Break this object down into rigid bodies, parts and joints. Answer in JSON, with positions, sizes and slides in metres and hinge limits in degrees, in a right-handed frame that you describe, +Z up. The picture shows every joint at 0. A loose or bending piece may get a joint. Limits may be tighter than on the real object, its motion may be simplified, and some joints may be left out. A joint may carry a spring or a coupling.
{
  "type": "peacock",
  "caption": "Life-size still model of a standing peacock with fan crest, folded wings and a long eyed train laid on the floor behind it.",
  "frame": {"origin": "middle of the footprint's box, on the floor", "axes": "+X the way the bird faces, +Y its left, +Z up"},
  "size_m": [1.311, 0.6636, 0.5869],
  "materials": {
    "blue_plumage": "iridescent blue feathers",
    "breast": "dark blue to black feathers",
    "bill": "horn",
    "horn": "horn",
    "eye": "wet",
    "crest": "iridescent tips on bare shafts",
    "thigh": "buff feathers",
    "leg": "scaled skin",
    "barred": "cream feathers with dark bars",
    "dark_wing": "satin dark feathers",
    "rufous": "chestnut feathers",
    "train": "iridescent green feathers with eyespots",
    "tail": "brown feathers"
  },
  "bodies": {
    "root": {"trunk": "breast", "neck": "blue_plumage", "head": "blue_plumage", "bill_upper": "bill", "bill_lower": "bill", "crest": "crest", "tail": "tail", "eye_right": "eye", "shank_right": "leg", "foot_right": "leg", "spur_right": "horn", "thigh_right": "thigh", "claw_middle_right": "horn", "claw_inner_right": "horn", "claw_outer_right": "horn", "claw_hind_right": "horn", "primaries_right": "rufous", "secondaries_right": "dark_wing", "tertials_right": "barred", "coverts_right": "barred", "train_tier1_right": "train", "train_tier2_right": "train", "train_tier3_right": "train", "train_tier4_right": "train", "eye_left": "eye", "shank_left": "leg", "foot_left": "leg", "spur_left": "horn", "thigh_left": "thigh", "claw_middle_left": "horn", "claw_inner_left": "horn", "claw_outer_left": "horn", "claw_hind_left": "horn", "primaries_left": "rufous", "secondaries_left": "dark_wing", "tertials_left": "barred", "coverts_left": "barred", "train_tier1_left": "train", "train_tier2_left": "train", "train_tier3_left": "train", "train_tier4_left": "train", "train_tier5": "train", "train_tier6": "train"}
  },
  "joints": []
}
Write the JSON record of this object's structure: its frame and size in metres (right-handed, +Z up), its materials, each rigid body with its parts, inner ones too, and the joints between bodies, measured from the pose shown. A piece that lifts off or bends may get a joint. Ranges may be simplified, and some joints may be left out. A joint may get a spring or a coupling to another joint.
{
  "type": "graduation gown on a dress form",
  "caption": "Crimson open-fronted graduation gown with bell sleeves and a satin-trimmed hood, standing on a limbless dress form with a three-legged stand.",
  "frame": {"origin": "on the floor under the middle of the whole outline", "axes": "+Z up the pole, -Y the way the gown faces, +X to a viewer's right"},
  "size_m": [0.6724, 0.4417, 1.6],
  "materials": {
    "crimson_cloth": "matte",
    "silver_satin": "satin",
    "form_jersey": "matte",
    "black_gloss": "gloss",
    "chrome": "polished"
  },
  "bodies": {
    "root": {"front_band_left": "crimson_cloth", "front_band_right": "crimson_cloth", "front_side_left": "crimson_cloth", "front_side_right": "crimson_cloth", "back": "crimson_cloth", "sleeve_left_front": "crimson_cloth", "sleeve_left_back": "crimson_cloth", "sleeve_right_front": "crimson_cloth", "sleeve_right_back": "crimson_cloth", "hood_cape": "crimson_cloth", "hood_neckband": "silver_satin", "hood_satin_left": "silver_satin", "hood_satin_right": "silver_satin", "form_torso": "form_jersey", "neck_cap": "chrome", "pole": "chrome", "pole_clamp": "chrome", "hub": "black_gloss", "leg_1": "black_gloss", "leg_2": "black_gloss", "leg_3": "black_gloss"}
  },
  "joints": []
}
----
Extract every line of the records above that contains the word "bodies".

### Worked solution
Break this object down into rigid bodies, parts and joints. Answer in JSON, with positions, sizes and slides in metres and hinge limits in degrees, in a right-handed frame that you describe, +Z up. The picture shows every joint at 0. A loose or bending piece may get a joint. Limits may be tighter than on the real object, its motion may be simplified, and some joints may be left out. A joint may carry a spring or a coupling.
  "bodies": {
Write the JSON record of this object's structure: its frame and size in metres (right-handed, +Z up), its materials, each rigid body with its parts, inner ones too, and the joints between bodies, measured from the pose shown. A piece that lifts off or bends may get a joint. Ranges may be simplified, and some joints may be left out. A joint may get a spring or a coupling to another joint.
  "bodies": {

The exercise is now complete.